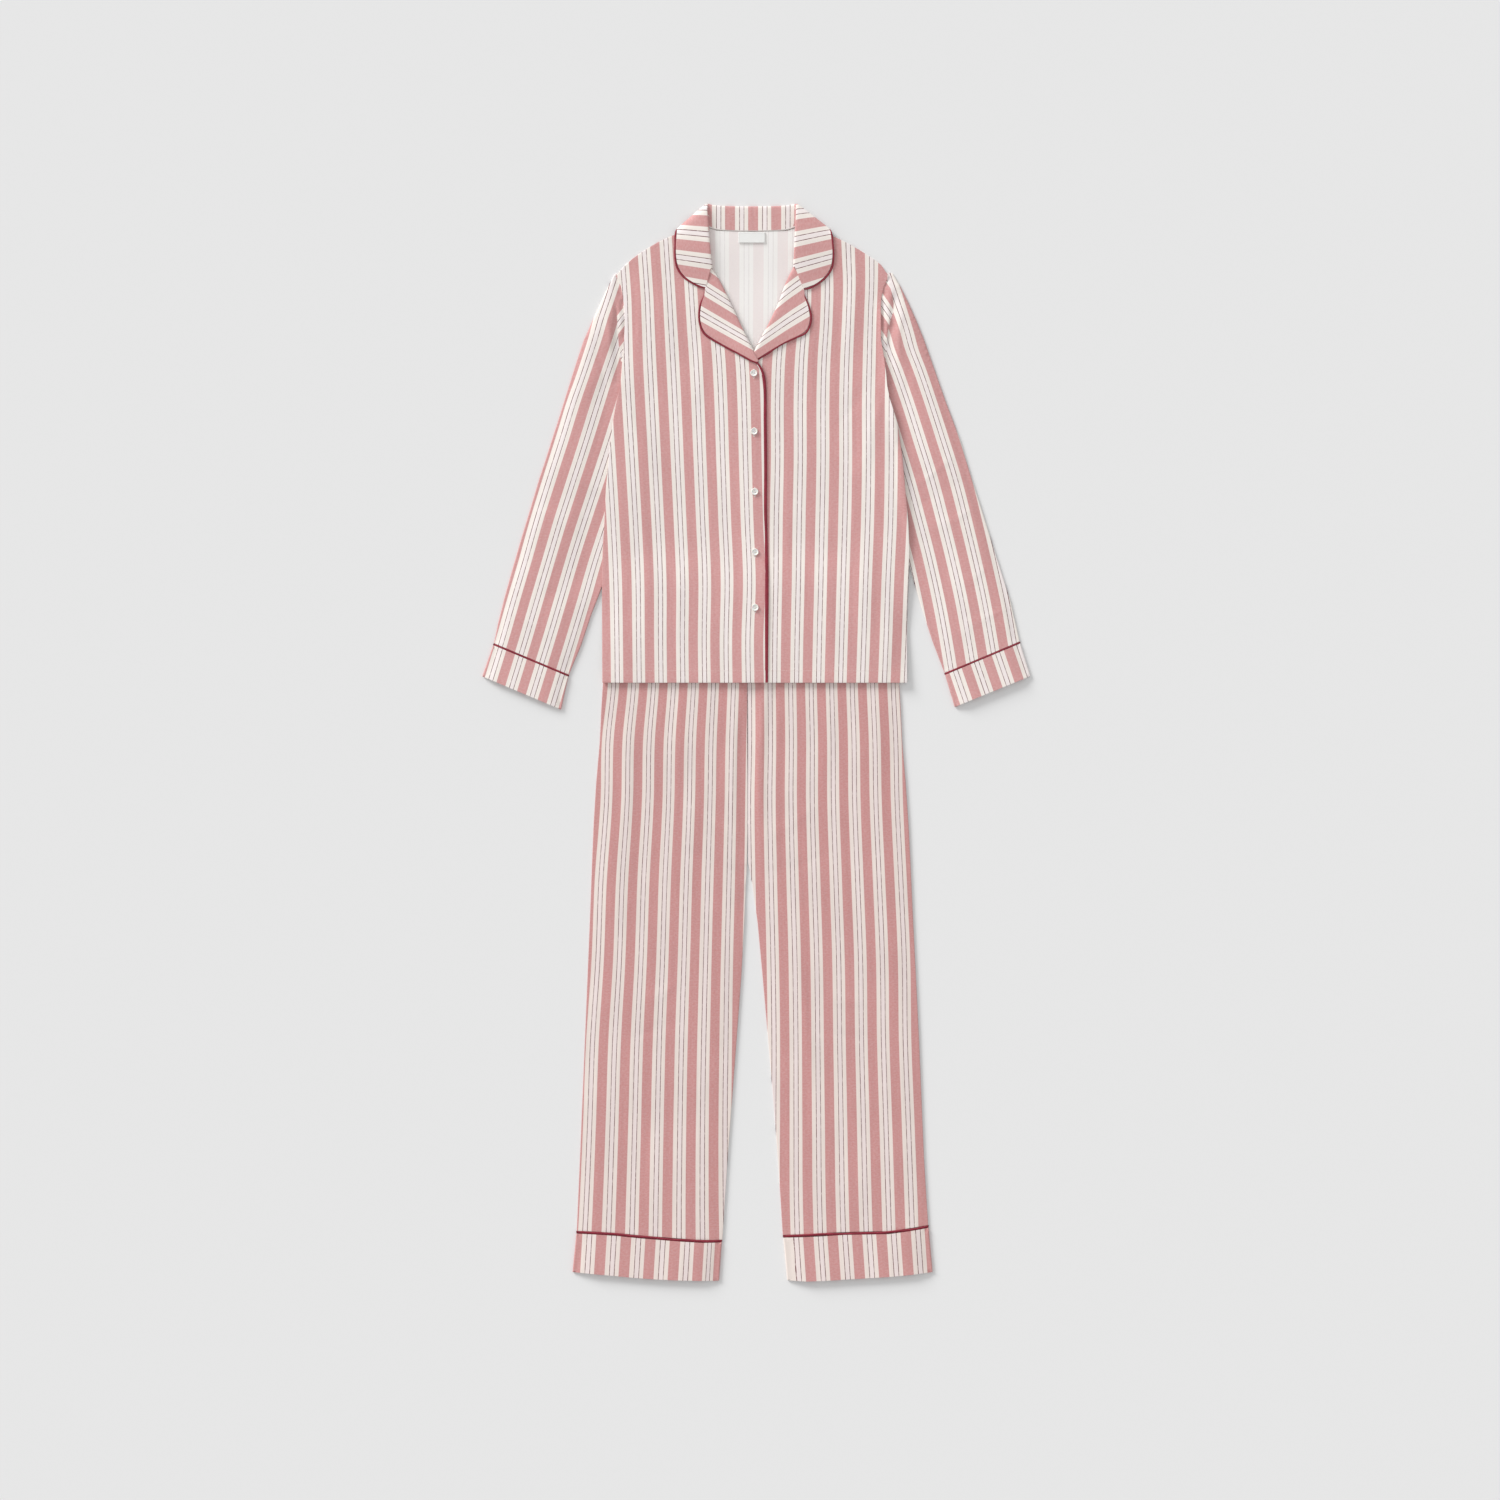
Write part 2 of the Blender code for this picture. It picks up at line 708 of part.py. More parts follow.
def make_back():
    top = np.array(BACK_TOP)
    right_tip, left_tip = top[0], top[-1]
    shares = [(x - right_tip[0]) / (left_tip[0] - right_tip[0]) for x in BACK_COLUMNS]

    def place(share, row):
        y = BODY_ROWS[row]
        right, left = float(edge_x(RIGHT_EDGE, y)), float(edge_x(LEFT_EDGE, y))
        top_x = right_tip[0] + share * (left_tip[0] - right_tip[0])
        lift = np.interp(top_x, top[:, 0], top[:, 1]) - SHOULDER_TIP_Y
        return right + share * (left - right), y + lift * top_share(y)

    panel("jacket_back", shares, place, lambda x, y, share: back_under(x, y), len(BODY_ROWS) - 1)


def make_front(name, side_edge, free_edge, under):
    tip = side_edge[-1]
    neck = free_edge[-1]
    same_side = [point for point in BACK_TOP if (point[0] - CENTRE_BACK_X) * tip[0] > 0]
    xs, ys = np.array([point for point in same_side if abs(point[0] - CENTRE_BACK_X) > 70]).T

    def place(share, row):
        side_y, free_y = BODY_ROWS[row], FREE_ROWS[row]
        side_x, free_x = float(edge_x(side_edge, side_y)), float(edge_x(free_edge, free_y))
        x = side_x + share * (free_x - side_x)
        y = side_y + share * (free_y - side_y)
        top_x = tip[0] + share * (neck[0] - tip[0])
        straight = tip[1] + share * (neck[1] - tip[1])
        lift = (np.interp(top_x, xs, ys) - straight) * top_share(side_y)
        return x, y + lift

    panel(name, FRONT_COLUMNS, place, lambda x, y, share: under(x, y), len(BODY_ROWS) - 1)


def collar_section(place, turn, side):
    """Points of the collar across one section: up the stand, round its fold and down the fall."""
    neck_x, neck_y, fold_x, fold_y, free_x, free_y = place
    on_front, neck_z, fold_z, free_z, lean, heading = turn
    if on_front:
        neck_z += float(front_top(neck_x, neck_y, side)) - WALL / 2
        fold_z += float(front_top(neck_x, neck_y, side))
        free_z += float(front_top(free_x, free_y, side))
    lean, heading = math.radians(lean), math.radians(heading)
    # The fold points towards the neck opening, which is the other way on the wearer's left
    ahead = np.array((-side * math.cos(heading), math.sin(heading), 0))
    level = math.cos(lean)
    apart = np.array((side * math.sin(heading) * level, math.cos(heading) * level, math.sin(lean)))
    fold = np.array((fold_x, fold_y, fold_z))
    arc = []
    for degrees in (-90, -45, 0, 45, 90):
        turned = math.radians(degrees)
        arc.append(fold + FOLD_RADIUS * (ahead * (math.cos(turned) - 1) + apart * math.sin(turned)))
    neck = np.array((neck_x, neck_y, neck_z))
    free = np.array((free_x, free_y, free_z))
    stand = [neck, (neck + arc[0]) / 2]
    fall = [arc[-1] + (free - arc[-1]) * share for share in (0.25, 0.5, 0.75, 1.0)]
    for share, point in zip((0.25, 0.5, 0.75), fall):
        point[2] += 0.5 * math.sin(math.pi * share) * on_front
    return stand + arc + fall


def make_collar():
    sections = [collar_section(place, turn, -1) for place, turn in zip(RIGHT_COLLAR, COLLAR_TURN)][::-1]
    sections.append(collar_section(CENTRE_BACK, COLLAR_TURN[0], 1))
    sections += [collar_section(place, turn, 1) for place, turn in zip(LEFT_COLLAR, COLLAR_TURN)]
    points = np.array(sections)
    sheet("collar", points, DOUBLE)
    return points


def lapel_points(table, side):
    sections = []
    for roll_x, roll_y, free_x, free_y in table:
        ahead = np.array((free_x - roll_x, free_y - roll_y, 0))
        ahead /= np.linalg.norm(ahead)
        low = float(front_top(roll_x, roll_y, side)) - WALL
        roll = np.array((roll_x, roll_y, 0)) + ahead * DOUBLE / 2
        up = np.array((0, 0, 1))
        start = roll + up * (low + LAPEL_EASE)
        bend = start + up * (WALL + DOUBLE / 2 - 0.6)
        turned = bend + ahead * ROLL_RADIUS + up * ROLL_RADIUS
        free_top = float(front_top(free_x, free_y, side))
        free = np.array((free_x, free_y, free_top + DOUBLE / 2 + EASE - 0.2))
        fall = [turned + (free - turned) * share for share in (0.2, 0.45, 0.72, 1.0)]
        sections.append([start, bend, turned] + fall)
    return np.array(sections)


def beside(points, toward, distance):
    """A line moved square to itself, away from the next line in, by a distance."""
    run = np.gradient(points, axis=0)
    run /= np.linalg.norm(run, axis=1, keepdims=True)
    out = points - toward
    out -= run * np.sum(out * run, axis=1, keepdims=True)
    return points + out / np.linalg.norm(out, axis=1, keepdims=True) * distance


def make_lapels_and_piping(collar):
    reach = PIPING_WIDTH / 2 + SEAM + 0.1
    edge = beside(collar[:, -1], collar[:, -2], reach)
    visible = slice(1, -1)
    cord("piping_collar", edge[visible], PIPING_WIDTH, PIPING_HEIGHT)

    right = lapel_points(RIGHT_LAPEL, -1)
    sheet("facing_right", right, DOUBLE)
    path = beside(right[:, -1], right[:, -2], reach)
    placket = []
    for x, y in PLACKET_PIPING:
        to_lapel = 2.2 * step(y, 535, 572)
        placket.append((x, y, float(right_front_under(x, y)) + WALL / 2 + 0.1 + to_lapel))
    cord("piping_front_right", np.vstack([path[1:], placket]), PIPING_WIDTH, PIPING_HEIGHT)

    left = lapel_points(LEFT_LAPEL, 1)
    sheet("facing_left", left, DOUBLE)
    cord("piping_front_left", beside(left[:, -1], left[:, -2], reach)[1:], PIPING_WIDTH, PIPING_HEIGHT)


def fold_height(x, y):
    """Height of the sleeves' folds at a point."""
    total = 0.0
    for x0, y0, x1, y1, half_width, height in SLEEVE_FOLDS:
        run = np.array((x1 - x0, y1 - y0))
        share = ((x - x0) * run[0] + (y - y0) * run[1]) / (run @ run)
        near = np.clip(share, 0, 1)
        distance = math.hypot(x - x0 - run[0] * near, y - y0 - run[1] * near)
        total += height * math.exp(-((distance / half_width) ** 2))
    return total


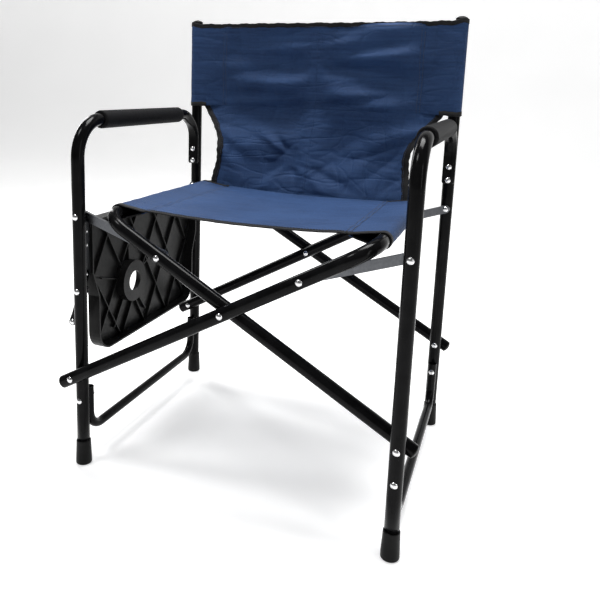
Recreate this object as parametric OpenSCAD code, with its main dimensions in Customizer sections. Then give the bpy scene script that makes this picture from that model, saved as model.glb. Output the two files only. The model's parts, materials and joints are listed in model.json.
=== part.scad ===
// Folding camp chair: two tubular side frames, two crossed seat frames that
// scissor between them, fabric seat and back, and a fold-down side table on
// the left. +Z is up, -Y is the front, +X is the sitter's left-hand side seen
// from the front. The origin is on the ground, at the middle of the chair.

/* [Side frames] */
// Distance between the centre lines of the left and right legs
leg_spacing = 547; // [520:1:580]
// Distance between the centre lines of a front leg and its rear post
leg_depth = 432; // [410:1:460]
// Height of the top of the rear posts
overall_height = 800; // [790:1:830]
// Height of the arm tube's centre line
arm_height = 602; // [590:1:615]
// Bend radius where the front leg turns into the arm
arm_front_bend = 62; // [50:1:70]
// Bend radius where the arm turns down to the rear post
arm_rear_bend = 50; // [44:1:56]
// Height of the lower end of the arm's rear drop
drop_end_height = 494; // [493:1:495]
// Length of the foam arm grip
grip_length = 278; // [240:1:280]
// Outer diameter of the foam arm grip
grip_diameter = 31; // [28:1:34]

/* [Tubes] */
// Outer diameter of the frame tubes
tube_d = 22; // [21:0.5:22]
// Wall of the frame tubes
tube_wall = 1.2; // [1:0.1:1.6]
// Outer diameter of the low stretcher tubes
stretcher_d = 16; // [14:1:16]

/* [Folding linkage] */
// Height of the lower pivots of the crossed bars
low_pivot_height = 170; // [165:1:175]
// Height of the crossing of the bars
crossing_height = 325; // [320:1:330]
// Distance along a bar from the crossing to its seat rail
rail_reach = 256; // [250:1:258]
// Bend radius between a bar and its seat rail
rail_bend = 42; // [40:1:46]
// Distance along a bar from the crossing to its seat link rivet
link_reach = 140; // [136:1:140]
// Angle of the bars to the ground when the chair is folded flat
folded_angle = 68; // [64:1:68]

/* [Side table] */
// Width of the side table's plate between the legs, at its outer end
table_width = 357; // [330:1:357]
// Distance from the table's hinge to its outer edge
table_reach = 253; // [240:1:256]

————

Nothing beyond the lines starting at the line containing "Recreate this object" and ending at the line containing "of the chair." is to be reproduced; reproduce those lines exactly, both ends included.

Recreate this object as parametric OpenSCAD code, with its main dimensions in Customizer sections. Then give the bpy scene script that makes this picture from that model, saved as model.glb. Output the two files only. The model's parts, materials and joints are listed in model.json.
=== part.scad ===
// Folding camp chair: two tubular side frames, two crossed seat frames that
// scissor between them, fabric seat and back, and a fold-down side table on
// the left. +Z is up, -Y is the front, +X is the sitter's left-hand side seen
// from the front. The origin is on the ground, at the middle of the chair.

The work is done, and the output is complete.